N: The prude edition

Went on date #4 with Winky this past Saturday for dinner at a Mex place in his hood.  Dinner was delightful, except for the part where he said he HATES people’s cooking and only goes out to eat - ever.  When I told him I love cooking, he said “Well, please don’t ever cook for me.”  No problemo buddy.  I should have ordered margaritas, multiple, but I didn’t.  Mistake #1.

After dinner, it was a “hey want to come over to my apt 2 blocks away and watch a movie” kinda move on his part.  I went along because why not, I’m not a prude, right?  I’ll go see what’s up on the 40th floor.  Mistake #2.
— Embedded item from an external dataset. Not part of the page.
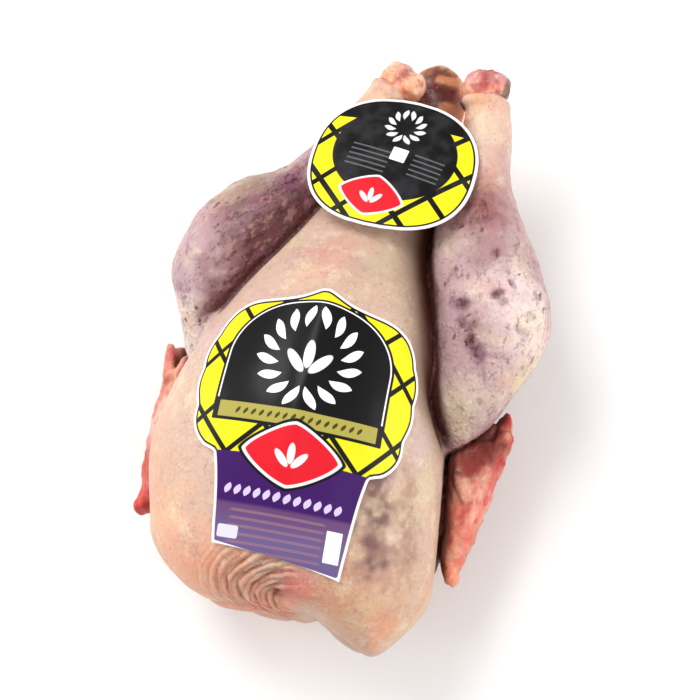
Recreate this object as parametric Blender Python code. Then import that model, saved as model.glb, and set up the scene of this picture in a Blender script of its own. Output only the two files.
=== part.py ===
"""A dressed turkey, plucked and drawn, lying on its back, with two plain printed labels.

X runs to the bird's right, Y from the neck to the tail and Z up, in metres.
The origin is on the flat of the back, which the bird rests on.
"""

import math

import bmesh
import bpy
from mathutils import Matrix, Vector
from mathutils.bvhtree import BVHTree

# Clearances and walls
GAP = 0.0003
LABEL_LIFT = 0.0009
LABEL_THICKNESS = 0.0007
FLAT_LEVEL = 0.0

# How finely a form is made: the share of its rings in each rounded end,
# and the points walked over when a length is measured round the breast
END_RINGS = 0.22
ARC_STEPS = 60
KEEL_STEPS = 120

# A form is a row of sections carried along a straight line from start to end.
# Each section is (place along the line, half width, rise, drop, sideways shift, lift).
TORSO = {
    "start": (0.0, -0.166, 0.070),
    "end": (0.0, 0.154, 0.070),
    "sections": [
        (0.00, 0.079, 0.054, 0.062, 0.004, 0.004),
        (0.12, 0.083, 0.065, 0.070, -0.003, 0.001),
        (0.25, 0.086, 0.073, 0.075, -0.011, 0.000),
        (0.36, 0.083, 0.075, 0.076, -0.011, 0.000),
        (0.48, 0.075, 0.070, 0.076, -0.007, 0.000),
        (0.60, 0.063, 0.060, 0.075, -0.002, 0.000),
        (0.72, 0.051, 0.043, 0.072, 0.002, -0.001),
        (0.83, 0.042, 0.027, 0.064, 0.005, -0.005),
        (0.92, 0.036, 0.019, 0.053, 0.008, -0.010),
        (1.00, 0.030, 0.014, 0.041, 0.011, -0.015),
    ],
    "caps": (0.12, 0.08),
    "power": 2.05,
    "rings": 38,
    "sides": 40,
}
PINCH = {"share": 0.30, "from": 0.062, "to": 0.012}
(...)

Within 10 minutes of being upstairs, we start making out on the couch with Slackers playing in the background.  He suggests we “move to the bedroom.”  I smirk and shake my head - cause I’m not really down with that plan.  I’m PMS-y and not in the mood to get it on with him.  Eventually though, I find myself in his room and an overwhelming since of prude takes over every part of my body.  I become 15 again and I don’t want any funny business going on below the fold.  I’m completely fine with above the fold though - and enjoying it.  So maybe I’m sending him mixed signals? Ooops.  He’s obviously excited and asks me what he’s supposed to do.  I say…umm….yourself???  It was so awkward and I could have easily solved the problem with just a few motions, but no - I played prude and let him take care of himself.  I pleaded the “I don’t do this with people I’ve only known a week” excuse, but really it’s because I was bloated, tired, not super turned on by him, and most importantly, completely sober.

Needless to say….this was the key to the kibosh.  We didn’t make plans for a next date and I haven’t heard from him in 4 days.  Bye, bye Winky!  In the words of Liz Lemon - ANOTHER SUCCESSFUL INTERACTION WITH A MAN!